The brilliant masters of the seventeenth century were reconsidering their artistic relationship to nature and to the painting of earlier times, while European pictorial arts introduced by Jesuit missionaries were profoundly influencing Chinese techniques. The reader/viewer is presented with a series of crucial distinctions of style and approach in a richly illustrated book that illuminates the whole character of Chinese painting.

Cahill begins with a relatively neglected artist, Chang Hung, who moved traditional forms ever closer to literal descriptions of nature, in contrast with the theorist painter Tung Ch’i-ch’ang, who turned the same traditional forms into powerful abstractions. A chapter focused on Wu Pin offers new and controversial ideas about the impact of European art, as well as a related phenomenon: revival of the highly descriptive early Sung styles.
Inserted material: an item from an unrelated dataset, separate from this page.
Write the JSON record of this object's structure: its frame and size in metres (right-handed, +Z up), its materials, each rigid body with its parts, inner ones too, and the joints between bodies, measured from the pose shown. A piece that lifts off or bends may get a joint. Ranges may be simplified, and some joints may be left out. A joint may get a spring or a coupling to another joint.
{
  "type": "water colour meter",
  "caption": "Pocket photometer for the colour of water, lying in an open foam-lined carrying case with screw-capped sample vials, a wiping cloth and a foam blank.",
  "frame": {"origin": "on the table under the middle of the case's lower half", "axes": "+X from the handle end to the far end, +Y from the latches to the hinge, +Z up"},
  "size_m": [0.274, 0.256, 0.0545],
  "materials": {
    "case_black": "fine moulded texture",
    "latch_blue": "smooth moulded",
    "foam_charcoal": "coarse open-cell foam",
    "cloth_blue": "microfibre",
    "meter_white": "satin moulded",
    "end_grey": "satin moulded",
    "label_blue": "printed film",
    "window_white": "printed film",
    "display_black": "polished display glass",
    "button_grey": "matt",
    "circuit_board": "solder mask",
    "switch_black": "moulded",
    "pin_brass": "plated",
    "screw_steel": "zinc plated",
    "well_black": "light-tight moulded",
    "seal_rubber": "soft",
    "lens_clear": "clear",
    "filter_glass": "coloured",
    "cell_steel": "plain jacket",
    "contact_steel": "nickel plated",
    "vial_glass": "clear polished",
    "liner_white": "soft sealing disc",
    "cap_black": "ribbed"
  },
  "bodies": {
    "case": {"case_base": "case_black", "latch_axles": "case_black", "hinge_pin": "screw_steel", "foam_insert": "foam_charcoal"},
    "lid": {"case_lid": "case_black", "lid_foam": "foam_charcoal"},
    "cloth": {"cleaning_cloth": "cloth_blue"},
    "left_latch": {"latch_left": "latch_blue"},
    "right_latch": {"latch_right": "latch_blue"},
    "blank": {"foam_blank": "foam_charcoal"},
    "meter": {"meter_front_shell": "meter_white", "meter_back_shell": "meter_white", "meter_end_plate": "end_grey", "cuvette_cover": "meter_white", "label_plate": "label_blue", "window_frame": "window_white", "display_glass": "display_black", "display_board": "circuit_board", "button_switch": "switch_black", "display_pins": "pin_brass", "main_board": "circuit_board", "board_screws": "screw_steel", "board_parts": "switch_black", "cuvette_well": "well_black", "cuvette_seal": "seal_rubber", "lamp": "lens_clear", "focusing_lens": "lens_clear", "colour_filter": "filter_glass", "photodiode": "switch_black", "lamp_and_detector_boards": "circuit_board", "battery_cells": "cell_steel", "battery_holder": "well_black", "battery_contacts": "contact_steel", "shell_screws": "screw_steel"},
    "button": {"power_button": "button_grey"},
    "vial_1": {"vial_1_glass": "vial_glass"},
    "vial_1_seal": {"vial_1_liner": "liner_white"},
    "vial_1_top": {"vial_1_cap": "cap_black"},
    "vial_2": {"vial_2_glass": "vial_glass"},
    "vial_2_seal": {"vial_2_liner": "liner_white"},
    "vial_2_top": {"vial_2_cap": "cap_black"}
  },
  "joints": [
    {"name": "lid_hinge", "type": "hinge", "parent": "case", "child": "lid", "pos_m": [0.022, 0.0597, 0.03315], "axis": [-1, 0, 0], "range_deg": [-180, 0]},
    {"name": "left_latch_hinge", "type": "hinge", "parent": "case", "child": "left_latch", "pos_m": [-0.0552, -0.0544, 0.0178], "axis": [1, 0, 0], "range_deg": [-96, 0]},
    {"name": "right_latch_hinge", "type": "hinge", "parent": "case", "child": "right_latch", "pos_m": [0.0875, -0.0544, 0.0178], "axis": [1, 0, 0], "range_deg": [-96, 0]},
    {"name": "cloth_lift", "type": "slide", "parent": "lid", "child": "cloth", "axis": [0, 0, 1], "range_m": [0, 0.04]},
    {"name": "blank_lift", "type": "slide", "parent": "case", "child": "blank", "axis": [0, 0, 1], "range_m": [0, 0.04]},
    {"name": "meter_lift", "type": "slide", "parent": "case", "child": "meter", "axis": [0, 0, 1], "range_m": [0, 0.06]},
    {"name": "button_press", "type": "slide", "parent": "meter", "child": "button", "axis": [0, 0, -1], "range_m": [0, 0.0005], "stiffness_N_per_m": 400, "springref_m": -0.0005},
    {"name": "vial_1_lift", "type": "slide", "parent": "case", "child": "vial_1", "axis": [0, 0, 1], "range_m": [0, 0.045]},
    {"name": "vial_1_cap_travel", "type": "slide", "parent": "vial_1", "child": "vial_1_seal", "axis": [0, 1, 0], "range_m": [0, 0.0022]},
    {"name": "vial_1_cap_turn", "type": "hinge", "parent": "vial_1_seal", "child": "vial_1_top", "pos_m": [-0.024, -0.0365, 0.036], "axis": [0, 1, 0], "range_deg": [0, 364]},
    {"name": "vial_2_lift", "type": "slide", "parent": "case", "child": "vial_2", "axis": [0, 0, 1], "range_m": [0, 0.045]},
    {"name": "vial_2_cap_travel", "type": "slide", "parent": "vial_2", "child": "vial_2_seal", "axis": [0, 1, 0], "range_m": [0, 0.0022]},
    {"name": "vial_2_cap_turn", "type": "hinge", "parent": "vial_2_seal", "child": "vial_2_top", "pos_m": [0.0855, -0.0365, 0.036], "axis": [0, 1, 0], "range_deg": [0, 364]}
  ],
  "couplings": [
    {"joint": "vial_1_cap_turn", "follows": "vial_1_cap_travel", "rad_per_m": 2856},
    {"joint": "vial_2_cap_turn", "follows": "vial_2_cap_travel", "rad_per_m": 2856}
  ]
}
Looking especially at Ch’en Hung-shou, the greatest of the late Ming figure painters, Cahill examines a curious mixing of real people and conventionally rendered surroundings in portrait art of the period. He analyzes the expressionist experiments of the masters known as Individualists, and distinguishes these artists from the Orthodox school, concluding with a bold reassessment of the most eloquent of later Chinese painters, Tao-chi.

Over 250 illustrations, including twelve color plates, are drawn from collections in the United States, Europe, Japan, and China. This is a book for anyone interested in China, its past, and its art, and for the enthusiast who wishes to broaden the horizons of enjoyment by exposure to a most engaging writer on an exquisite era.

James Cahill is Professor of the History of Art at the University of California, Berkeley.